Afterward we were joined at the restaurant, conveniently located just a few minutes' drive up Van Ness, by Adam, who'd been shopping for a back-to-school wardrobe for his new job, inconveniently located (for me) some 3,000 miles away in Dulles, Va. So I was also saying a bittersweet farewell (oh, OK, au revoir) to the family I'd been referring to, only semi-ironically, as "my social life" since I'd moved up here.
I recognized the handsome black-and-white tiled floor and the big, rectangular wooden bar from previous incarnations of the space, but the bright purple and ocher walls and large open dining room I'd glimpsed were gone, replaced by a complicated décor featuring wrought iron, a magical-realist mural of exotic people and exotic animals, much vegetation (including banana palms), and a truly wonderful collection of hanging light fixtures that included amazing chandeliers. "It's what Meyer Lansky would have done if he had the money," I said.

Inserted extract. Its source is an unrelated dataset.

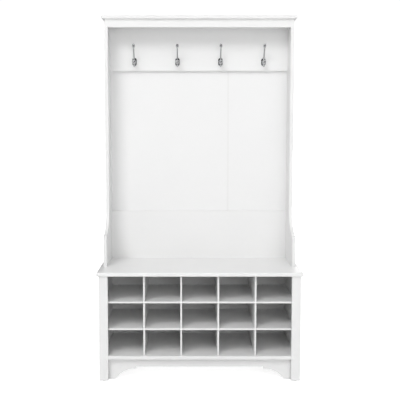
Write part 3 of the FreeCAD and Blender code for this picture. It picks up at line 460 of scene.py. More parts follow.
@dataclass
class SurfaceEffects:
    """Builds each shared effect once, as a node group."""

    slow_tone: Pattern = Pattern(2.2, 3.0, 0.75)
    fine_tone: Pattern = Pattern(60.0, 2.0, 0.25)
    tone_range: tuple[float, float] = (0.32, 0.68)
    wiped: Pattern = Pattern(7.0, 4.0)
    wiped_stretch: Triple = (1.0, 1.0, 0.35)
    wiped_turn: Triple = (0.0, 0.4, 0.3)
    wiped_range: tuple[float, float] = (0.38, 0.72)
    ripple: Pattern = Pattern(320.0, 1.0, 0.8)
    nib: Pattern = Pattern(1400.0, 0.0, 0.2)
    bands: Pattern = Pattern(90.0, 3.0, 0.7)
    fibres: Pattern = Pattern(900.0, 2.0, 0.3)
    grain_stretch: Triple = (1.0, 1.0, 0.06)
    grain_range: tuple[float, float] = (0.35, 0.65)
    lines: Pattern = Pattern(2500.0, 2.0)
    line_stretch: Triple = (1.0, 0.05, 1.0)
    line_range: tuple[float, float] = (0.3, 0.7)

    def __post_init__(self) -> None:
        """Build every group."""
        self.groups = {
            Effect.CLOUD: self.cloud(),
            Effect.SMUDGE: self.smudge(),
            Effect.PEEL: self.peel(),
            Effect.GRAIN: self.grain(),
            Effect.BRUSH: self.brush(),
        }

    @staticmethod
    def shell(
        effect: Effect, outputs: Iterable[str]
    ) -> tuple[NodeSheet, bpy.types.Node, bpy.types.Node]:
        """An empty group with a Vector and a Scale input.

        Args:
            effect: Which effect it holds.
            outputs: The names of its values.

        Returns:
            The group's sheet, its input node and its output node.
        """
        tree = bpy.data.node_groups.new(effect.value, "ShaderNodeTree")
        tree.interface.new_socket("Vector", in_out="INPUT", socket_type="NodeSocketVector")
        scale = tree.interface.new_socket("Scale", in_out="INPUT", socket_type="NodeSocketFloat")
        scale.default_value = 1.0
        for name in outputs:
            tree.interface.new_socket(name, in_out="OUTPUT", socket_type="NodeSocketFloat")
        sheet = NodeSheet(tree)
        return sheet, sheet.add("NodeGroupInput"), sheet.add("NodeGroupOutput")

    @staticmethod
    def scaled(sheet: NodeSheet, source: bpy.types.Node) -> bpy.types.NodeSocket:
        """The group's place, multiplied by its scale.

        Args:
            sheet: The group's sheet.
            source: The group's input node.

        Returns:
            The scaled place.
        """
        node = sheet.add("ShaderNodeVectorMath", operation="SCALE")
        sheet.wire(source.outputs["Vector"], node.inputs[0])
        sheet.wire(source.outputs["Scale"], node.inputs["Scale"])
        return node.outputs["Vector"]

    @staticmethod
    def stretched(
        sheet: NodeSheet, place: bpy.types.NodeSocket, scale: Triple, turn: Triple
    ) -> bpy.types.NodeSocket:
        """A place that is scaled and turned, so that a pattern runs long one way.

        Args:
            sheet: The group's sheet.
            place: The place.
            scale: Its scale on each axis.
            turn: Its turn about each axis, in radians.

        Returns:
            The new place.
        """
        node = sheet.add("ShaderNodeMapping")
        node.inputs["Scale"].default_value = scale
        node.inputs["Rotation"].default_value = turn
        sheet.wire(place, node.inputs["Vector"])
        return node.outputs["Vector"]

    @staticmethod
    def total(
        sheet: NodeSheet, place: bpy.types.NodeSocket, first: Pattern, second: Pattern
    ) -> bpy.types.NodeSocket:
        """The sum of two patterns, each times its share.

        Args:
            sheet: The group's sheet.
            place: Where they are read.
            first: A pattern.
            second: A pattern.

        Returns:
            The sum.
        """
        parts = []
        for pattern in (first, second):
            value = sheet.noise(place, pattern.scale, pattern.detail)
            parts.append(sheet.math("MULTIPLY", value, pattern.share))
        return sheet.math("ADD", *parts)

    def cloud(self) -> bpy.types.NodeTree:
        """Slow drifts of tone, with a finer mottle on top.

        Returns:
            The group.
        """
        sheet, source, target = self.shell(Effect.CLOUD, ["Mask"])
        both = self.total(sheet, self.scaled(sheet, source), self.slow_tone, self.fine_tone)
        sheet.wire(sheet.remap(both, *self.tone_range, 0.0, 1.0), target.inputs["Mask"])
        return sheet.tree

    def smudge(self) -> bpy.types.NodeTree:
        """Broad wiped patches where a surface has been handled.

        Returns:
            The group.
        """
        sheet, source, target = self.shell(Effect.SMUDGE, ["Mask"])
        place = self.scaled(sheet, source)
        place = self.stretched(sheet, place, self.wiped_stretch, self.wiped_turn)
        patch = sheet.noise(place, self.wiped.scale, self.wiped.detail)
        sheet.wire(sheet.remap(patch, *self.wiped_range, 0.0, 1.0), target.inputs["Mask"])
        return sheet.tree

    def peel(self) -> bpy.types.NodeTree:
        """The fine ripple that a sprayed or filmed coat dries with.

        Returns:
            The group.
        """
        sheet, source, target = self.shell(Effect.PEEL, ["Height"])
        both = self.total(sheet, self.scaled(sheet, source), self.ripple, self.nib)
        sheet.wire(both, target.inputs["Height"])
        return sheet.tree

    def grain(self) -> bpy.types.NodeTree:
        """Long growth bands and short fibres along Z.

        Returns:
            The group.
        """
        sheet, source, target = self.shell(Effect.GRAIN, ["Mask", "Height"])
        place = self.scaled(sheet, source)
        place = self.stretched(sheet, place, self.grain_stretch, (0.0, 0.0, 0.0))
        both = self.total(sheet, place, self.bands, self.fibres)
        fibres = sheet.noise(place, self.fibres.scale, self.fibres.detail)
        sheet.wire(sheet.remap(both, *self.grain_range, 0.0, 1.0), target.inputs["Mask"])
        sheet.wire(fibres, target.inputs["Height"])
        return sheet.tree

    def brush(self) -> bpy.types.NodeTree:
        """Fine drawn lines round a turned or rolled metal piece.

        Returns:
            The group.
        """
        sheet, source, target = self.shell(Effect.BRUSH, ["Mask", "Height"])
        place = self.scaled(sheet, source)
        place = self.stretched(sheet, place, self.line_stretch, (0.0, 0.0, 0.0))
        lines = sheet.noise(place, self.lines.scale, self.lines.detail)
        sheet.wire(sheet.remap(lines, *self.line_range, 0.0, 1.0), target.inputs["Mask"])
        sheet.wire(lines, target.inputs["Height"])
        return sheet.tree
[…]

It seemed silly to resist the lure of the enthusiastically described "hand crafted original Cuban cocktails," even at $7 each, so we tried a Mojito, a Hemingway daiquiri, and an Old Habana cocktail ("Just think of the best Manhattan you have ever had," per the somewhat overwrought menu). I found them all on the weak side, especially my drowned-in-soda Mojito, but only Adam was brave enough to send back his drink and request a boost of alcohol.
I knew that Cubans would never recognize the extravagant combinations offered on the menu (crème fraîche on the plantain-crusted tuna? marinated skirt steak served with a beef ragout, masquerading as ropa nueva, an allusion to ropa vieja, aka shredded old clothes?), but then I had taken a Cuban writer to Versailles in Los Angeles, and he had told me that the main difference between Cuban food in the United States and Cuban food in Cuba is that it is better and cheaper here, even if one is lucky enough to eat there in paladares, semilegal restaurants found in private homes.